Certo, sono due sport simili ma allo stesso tempo diversi. La tecnica è più o meno la stessa, anche se la adatti al numero di persone a bordo. La cosa che cambia veramente è la componente psicologica. In una regata in equipaggio oltre a comunicare molto bene durante le manovre bisogna prendersi cura l’uno dell’altro, volersi bene perché dopo tanti giorni a stretto contatto è facile creare tensioni, soprattutto in momenti di stress quando si è molto stanchi.
In solitario è tutt’un altra storia, oltre a dover gestire più attentamente le tue energie la cosa più complicata è rimanere solidi di testa. In solitario non c’è nessuno che ti può aiutare a prendere delle decisioni strategiche e neppure che ti può tirare su quando le cose non vanno come speravi. Il solitario deve trovare la sua forza dentro di sé stesso.
 
E fra una regata in solitario su una piccola barca e una grande e potente come un VO65?
Il mini 650 (la più piccola delle barche per la navigazione oceanica n.d.r.) è un giocattolo, tutto viene facile e quando sbagli riesci a recuperare abbastanza semplicemente. Il 65 invece ha dei carichi molto elevati e per come è concepito è impossibile farci del solitario. Su questa barca bisogna fare veramente attenzione a non farsi male, ad evitare ogni minima distrazione.

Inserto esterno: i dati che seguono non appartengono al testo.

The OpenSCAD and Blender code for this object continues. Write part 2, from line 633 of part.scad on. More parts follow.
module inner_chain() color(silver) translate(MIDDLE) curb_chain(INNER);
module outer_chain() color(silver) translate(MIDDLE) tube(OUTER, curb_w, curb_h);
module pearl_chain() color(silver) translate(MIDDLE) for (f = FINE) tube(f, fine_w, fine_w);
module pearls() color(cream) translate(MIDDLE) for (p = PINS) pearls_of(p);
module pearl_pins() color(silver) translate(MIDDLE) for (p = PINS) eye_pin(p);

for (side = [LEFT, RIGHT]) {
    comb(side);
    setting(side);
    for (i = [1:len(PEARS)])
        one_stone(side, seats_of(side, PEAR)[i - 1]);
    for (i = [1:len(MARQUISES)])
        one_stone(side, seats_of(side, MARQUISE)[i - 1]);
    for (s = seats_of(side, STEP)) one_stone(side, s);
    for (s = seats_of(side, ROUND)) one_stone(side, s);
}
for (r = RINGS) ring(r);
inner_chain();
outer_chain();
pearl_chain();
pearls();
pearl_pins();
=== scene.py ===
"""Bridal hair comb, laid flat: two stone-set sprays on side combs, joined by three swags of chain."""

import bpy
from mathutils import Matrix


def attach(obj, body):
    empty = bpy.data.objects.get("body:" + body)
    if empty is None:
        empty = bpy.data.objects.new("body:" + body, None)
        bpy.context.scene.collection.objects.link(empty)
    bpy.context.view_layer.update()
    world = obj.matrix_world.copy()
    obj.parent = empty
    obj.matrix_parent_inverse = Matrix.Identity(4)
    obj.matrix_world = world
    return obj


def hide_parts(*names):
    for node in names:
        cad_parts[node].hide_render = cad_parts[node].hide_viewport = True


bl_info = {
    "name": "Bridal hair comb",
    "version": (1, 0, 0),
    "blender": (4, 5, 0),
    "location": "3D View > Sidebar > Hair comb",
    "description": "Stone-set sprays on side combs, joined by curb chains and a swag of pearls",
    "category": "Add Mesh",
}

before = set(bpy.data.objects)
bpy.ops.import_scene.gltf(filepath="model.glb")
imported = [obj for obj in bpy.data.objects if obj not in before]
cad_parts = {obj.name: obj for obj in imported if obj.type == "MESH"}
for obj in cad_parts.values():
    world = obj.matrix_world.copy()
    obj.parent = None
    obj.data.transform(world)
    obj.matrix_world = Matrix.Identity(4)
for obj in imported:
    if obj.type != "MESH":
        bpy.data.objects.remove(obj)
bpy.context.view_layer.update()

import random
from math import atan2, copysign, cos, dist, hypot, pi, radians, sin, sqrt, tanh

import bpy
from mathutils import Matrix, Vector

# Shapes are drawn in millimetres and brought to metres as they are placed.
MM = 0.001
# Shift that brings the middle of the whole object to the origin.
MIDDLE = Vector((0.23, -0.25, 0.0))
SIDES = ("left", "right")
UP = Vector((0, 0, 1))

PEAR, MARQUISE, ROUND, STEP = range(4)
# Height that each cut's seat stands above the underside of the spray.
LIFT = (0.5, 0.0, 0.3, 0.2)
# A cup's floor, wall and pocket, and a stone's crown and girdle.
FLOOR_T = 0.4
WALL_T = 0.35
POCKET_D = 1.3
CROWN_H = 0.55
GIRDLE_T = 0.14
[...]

Sei orgoglioso di rappresentare l’Italia?
Chiaramente, speriamo di esserne all’altezza.

Qual’è per te la sensazione più bella che si prova a bordo?
La cosa bellissima di questo sport è l’altalena di emozioni che si vive durante una regata. Un momento va tutto bene e sei in testa a un attimo dopo che ti trovi ultimo e non sai neanche se riuscirai a finire. Prendi il bordo giusto e sei di nuovo in testa. Questo sport è fantastico!

Cosa pensi ti potrà dare The Ocean Race, in termini sportivi e di relazioni umane?
Un equipaggio di una regata oceanica è una macchina complessa, serve organizzazione, buona comunicazione e soprattutto un grande rapporto umano. Da questa tappa di The Ocean Race mi aspetto un’ iniezione di mare vero e un bagno di umanità. Dopo tante regate in solitario sarà molto bello.

C’è un messaggio che credi di voler portare con te e “lanciare” ai fan italiani del giro del mondo?
Da bordo la terra è sempre più piccola e poi scompare, rimane l’Oceano umiliato dagli scarti della vita umana. Facciamo qualcosa per curarlo e salvarlo!